Cada verano, durante enero y febrero, entre 15 y 25 coros vocacionales y de instituciones de todo el país se turnan para tomar por asalto el campamento durante una semana, compartir trucos, técnicas, pasiones, y dar recitales. Saben que miércoles y sábados cantan en el Anfiteatro del Pinar, los jueves, en Mar de las Pampas (en Lucero y Mercedes Sosa) y los sábados, en el otro bosque, el del Chalet de Don Carlos, convertido en museo histórico de la Villa; en todos los casos, la música empieza a las 9. Los domingos, en cambio, hay “espectáculos especiales”, como el que brindará el segundo domingo de febrero el Quinteto de Jazz de La Plata. “Aquí han cantado Opus Cuatro, Tarragó Ros, César Isella, Teresa Parodi, Cantoral. Y se llena. En esas fechas, llegamos a tener dos mil personas”, dice Lenardón.
“Todo lo hacemos en forma gratuita”, cuenta Lenardón, que para demostrar la fuerza del amor a la música, explica: “Yo soy contador, pero también hay abogados, industriales, docentes, todas personas que nos dedicamos a otra cosa pero organizamos esto, y las actividades del resto del año, porque nos gusta. La Sociedad es una asociación civil cultural sin fines de lucro”. Cuando el verano huye, la vida musical sigue. “Organizamos por Facebook, por mail.

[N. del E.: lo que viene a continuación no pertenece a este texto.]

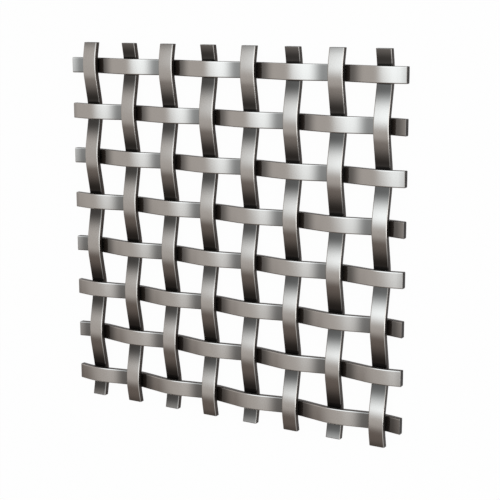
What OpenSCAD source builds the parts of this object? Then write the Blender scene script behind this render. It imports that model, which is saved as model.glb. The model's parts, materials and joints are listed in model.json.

Ahora es más sencillo, porque antes lo hacíamos por carta. ¡Dos mil cartas mandábamos a todo el país invitando coros! Ahora eso cambió. Por suerte”.
Las gradas, de a poco, se poblaron. Hay 300, 400 personas, pero así y todo se trata de un evento íntimo. Están en penumbras bajo los árboles, bajo las estrellas de una noche despejada mientras sobre el escenario el director del coro de María Juana explica que su pueblo queda en Santa Fe, que espera que escuchen bien, porque les gusta cantar pianissimo, y si no, pide que lo disculpen y se acerquen. Nadie se mueve. A una cuadra, camino al barullo de la peatonal, todavía llegan las voces. Todas las ventanas de las casas parecen abiertas a propósito.